For 2011, there's a new factory-option cruise control system and two new exterior colors. A rain/light sensor is now a standalone option, enabling automatic operation of the headlights and wipers.
Cabriolet models add removable side roof bars that stow neatly in a compartment in the tailgate; it's not quite the wide-open experience of a standard convertible, more the modern-day equivalent of T-tops.

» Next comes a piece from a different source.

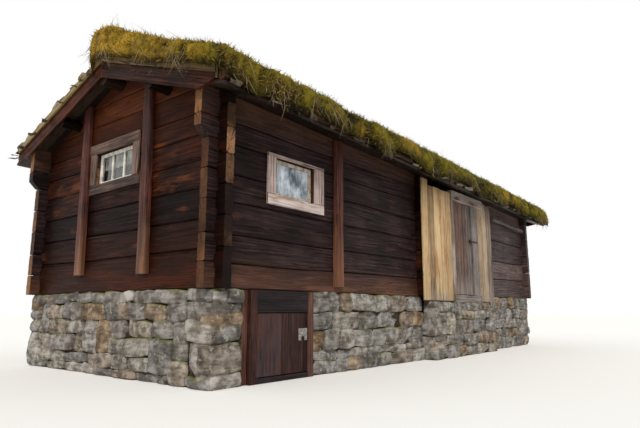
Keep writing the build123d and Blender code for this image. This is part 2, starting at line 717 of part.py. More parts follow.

Also new this year is a Lightshine Special Edition, which comes in Passion Coupe or Cabriolet models in either green matter or light blue metallic colors, bringing high-performance audio, navigation, Bluetooth hands-free, and BRABUS LED running lamps and dashboard instruments. BRABUS 15-inch alloy wheels are also included.
2011 smart fortwo
The 2011 Smart Fortwo’s 33-mpg city rating doesn’t wow—especially considering it only carries two—but lots of emphasis on recycled materials and recyclability tips the scales.
Larger and more capacious hybrids, including the Honda Insight and Toyota Prius, do better without the sacrifices, though admittedly they're pricier. However a growing legion of subcompact and compact cars, ranging from the Ford Fiesta to the larger Chevrolet Cruze Eco and Hyundai Elantra, can haul four or five passengers and achieve at least 40 mpg on the highway.
The Fortwo's body panels are made of plastic and are molded in color with eco-friendly water-soluble paints, while 100-percent recyclable synthetics are used in several aspects inside.
A greener, all-electric Smart Electric Drive model is in the works, but it's not yet available to the public in 2011.